Les textes "réticents" posent délibérément des problèmes de compréhension au lecteur. Parmi les effets de réticence programmés, on peut citer : les blancs de toute nature, singulièrement ceux relatifs aux intentions des personnages et à certains de leurs actes cruciaux, les analepses, l'intrication de récits, l'adoption de points de vue insolites, biaisés, non-identifiables, pluriels et contradictoires, la rupture volontaire de la lisibilité des chaînes anaphoriques, la perturbation des valeurs, la création d'un monde fictif à la logique inédite, ou aux logiques contradictoires, l'éloignement des canons du genre, la pratique de l'intertextualité, la contradiction du texte et des images dans les albums, la mise en scène d'auteurs fictifs et la substitution de la métanarration à la narration attendue.).
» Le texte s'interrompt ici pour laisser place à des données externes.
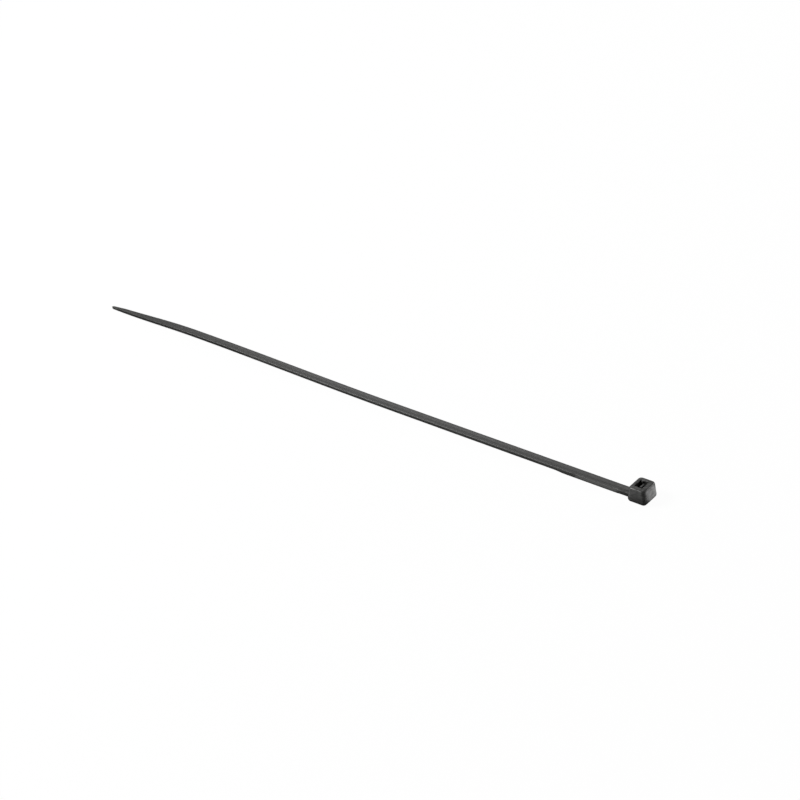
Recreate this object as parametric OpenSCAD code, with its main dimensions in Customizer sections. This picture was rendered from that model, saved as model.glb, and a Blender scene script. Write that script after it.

Les textes "proliférants", quant à eux, à l'inverse des précédents (mais ce peut-être les mêmes), disent, en quelque sorte, plus qu'ils ne devraient dire et posent des problèmes d'interprétation. Ce sont des textes polysémiques, susceptibles d'une lecture plurielle aboutissant à des compréhensions différentes ou, parce que fortement symboliques, présentant plusieurs niveaux d'interprétation possibles. La littérature de jeunesse, qui ne se contente pas d'explorer des techniques d'écriture sophistiquées, sait aussi conduire les jeunes enfants sur la voie de la réflexion métaphysique. Un seul exemple, là encore, Le mur, d'Angel Esteban, fable parabolique ou conte philosophique, dont l'intrigue linéaire épurée est d'une parfaite limpidité (" Il", personnage jamais défini, placé dans un espace géographique et temporel lui-même non défini, éprouve un jour le besoin de voir ce qu'occulte le mur, sans limite, qu'il aperçoit du village paisible où il habite ; pour y parvenir, il passe sa vie à faire pousser un arbre sur lequel il compte monter ; le récit se termine sur cette phrase : On ignore ce qu'il découvrit. Le mur était en quelque sorte détruit par lui. Des années de labeur, d'amour et de persévérance prodigués à l'arbre lui valaient la récompense suprême : la liberté") mais dont l'interprétation symbolique (au-delà du mur, au-delà de l'apparence ? au-delà de la vie ? ) est ouverte à la pluralité des interprétations. La logique, on le voit, donne des critères de choix, assortis d'indicateurs précis, qui sont des critères didactiques. Ces critères didactiques, s'ils avaient été mobilisés, auraient conduits à des regroupements qui ne reposent pas seulement sur le contenu de l'intrigue.